We are already working on things where [the technology] looks out and says, ‘Hey, you've been on our website and you keep getting to the third level of our website, but you haven't taken any action.’ And that's not going to be a person calling, necessarily. That could just be the system coming back and saying, ‘Can we help you? Are you getting stuck? Is there another question you have? Can we have someone call you?’

[The system] is doing some of the legwork that that would be done if [an advisor] were sitting in a room with someone, but they’re doing it ahead of time. [That frees up time for] the higher-value conversations that should happen in person. You deepen the relationship when you’re using the data to get to the need and then having a conversation with the individual.

Will Schwab compete with Amazon for how data is used?

We're all going to compete for data. Some are learning how to use it more quickly. We have many data projects underway within our firm because we have to make it useful, right? We [all] have a preponderance of data.

In fact, one would argue that Amazon, Google and Apple, for that matter, don't really want to be in financial services. They want the data of financial services. In a neat way, they've kind of found, through credit cards, that there's a way they can get to some of that data. So I wouldn't wouldn't call it a competition by any means. If there’s a competition, an advantage to be had, it’s how the data gets used.

We're very strict about our privacy rules. It's how we use the data — and not how we sell the data. Now the Amazons and the Googles and whatnot, they're making money in selling the data outside of their firms.

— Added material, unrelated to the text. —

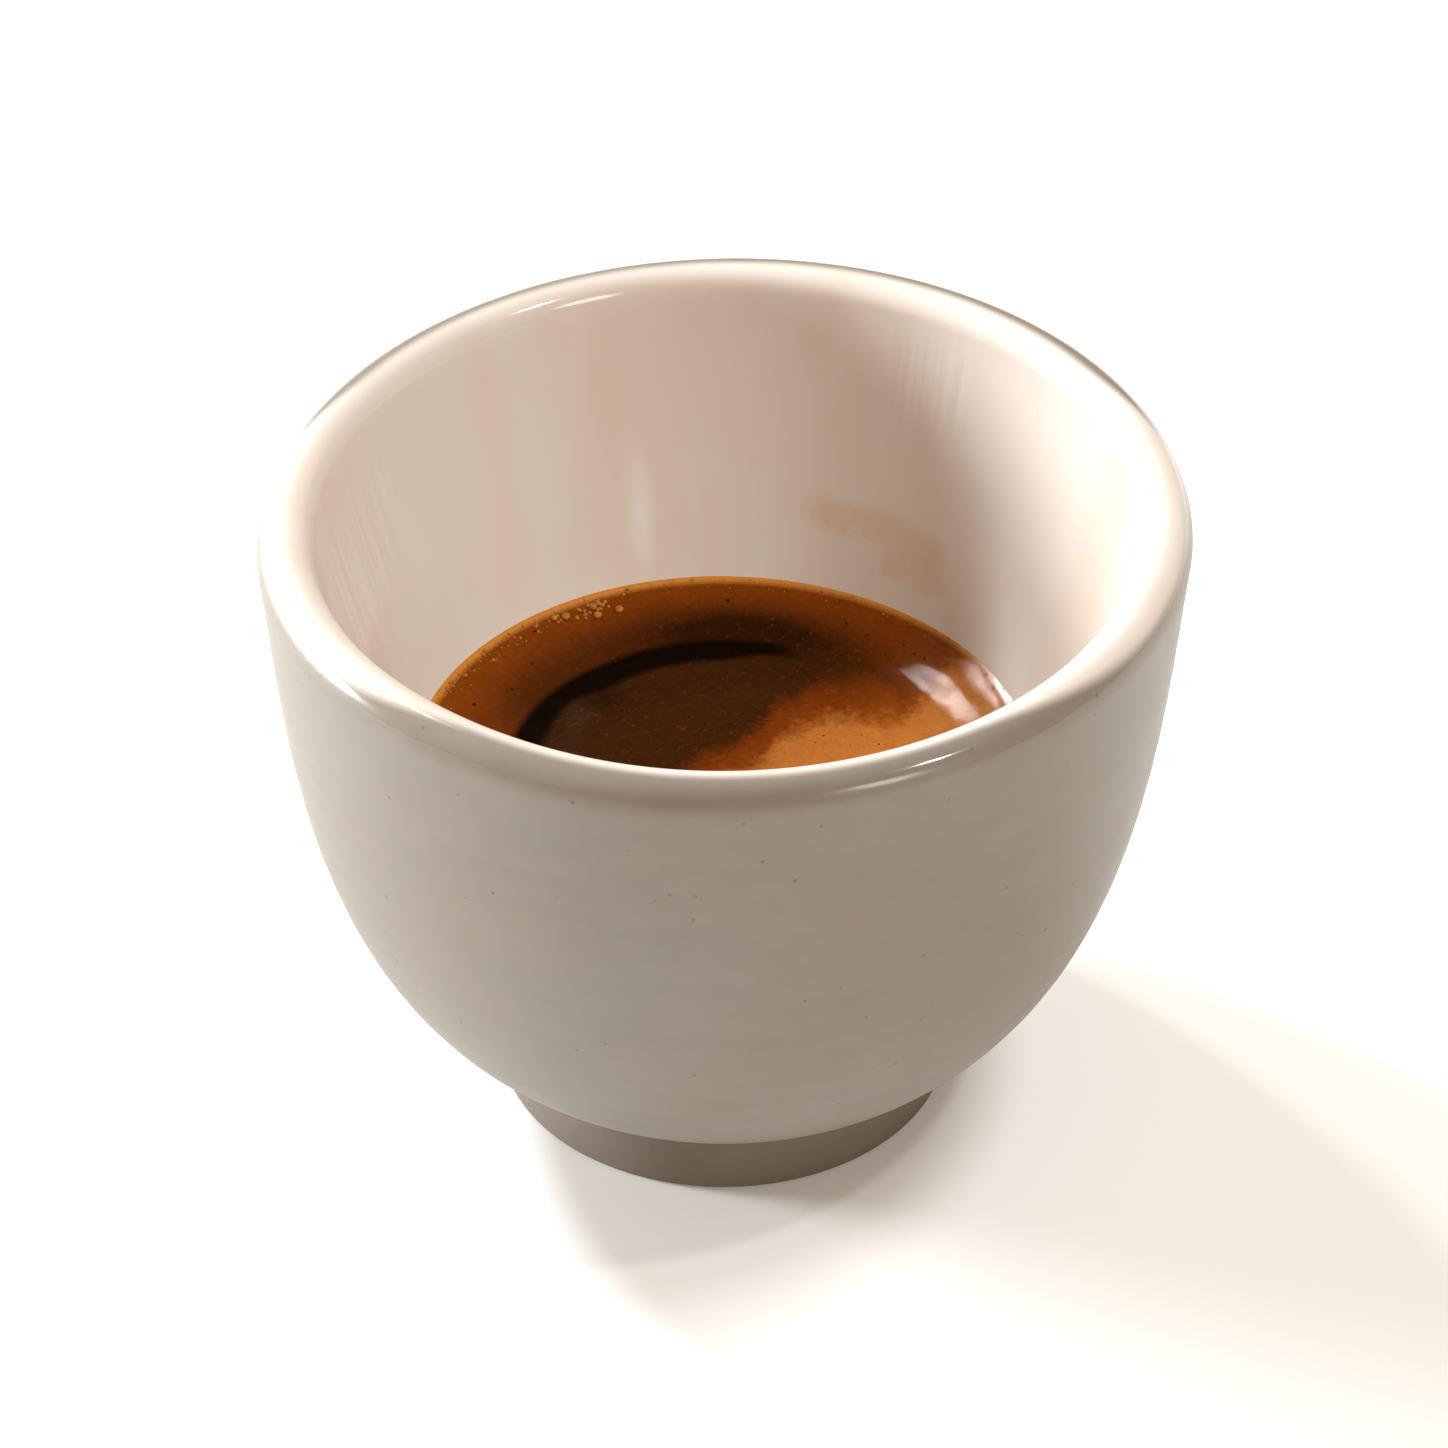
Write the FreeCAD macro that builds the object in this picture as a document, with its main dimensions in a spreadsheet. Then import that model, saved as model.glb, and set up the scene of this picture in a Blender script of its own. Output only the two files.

Schwab won't consider selling data?

No. When you're in financial services, you have a different agreement with your clients. Privacy is critically important.

Any new tech announcements coming? Can you give me a heads up?

The digital work that Andrew Salesky [Schwab’s head of digital advisor solutions] and his team are doing is critically important — in account opening, digitizing forms and creating scale. We know that economics in the future are going to continue to be stretched, so being able to do more with the same cost structures is going to be incredibly important.

You're going to see a lot of our technology focus around cybersecurity. That's the most critical point on everybody's mind.

And we're starting to see a mind shift where advisors are embracing the concept of more mobile technologies as opposed to desktop.

Read more: Can digital fix this 'embarrassing' problem? Q&A with Schwab's Andrew Salesky

Finally, right?

(Laughs) A little bit of finally, but there's a silver lining. They are at least saying their clients might be tethered to the desktop. They used to say, ‘My client won't use technology.' So I think we've taken a step which is really important.

Schwab is expanding its banking services. How do the company’s initiatives in new technology tie into the banking offerings?

Bringing someone's entire financial life together … How can you do that without assets and liabilities? How can you do that without banking? Fundamental things like credit cards, checking accounts and savings accounts, coupled with investment accounts and all the way up into partnerships and alternative investments. Everybody would like to see that together.

Data accumulators such as Yodlee were so popular in the past because nothing was together — they had to try and bring it all together in sort of arcane ways. That technology is getting better. But in reality, you can come here and can have your banking relationship [and] your broker-dealer relationship and have an advisor working with you. There's data flow between us and the advisors. It's really going to be a nice offering.

I don't see anybody else heading [in this direction] or having the capability to head in this direction.

Read more: Schwab set to offer ‘a lot more’ banking capabilities

How much is Schwab investing in developing this initiative?

We've been heavily, heavily invested in our project portfolios. It's always difficult to talk about a technology number because the number is larger than you could even imagine. But our project of portfolios have been, over the past five years, in excess of $300 million. That's just project spending, not coupled with all the other spending that we're putting in place. We're heavily weighted on this.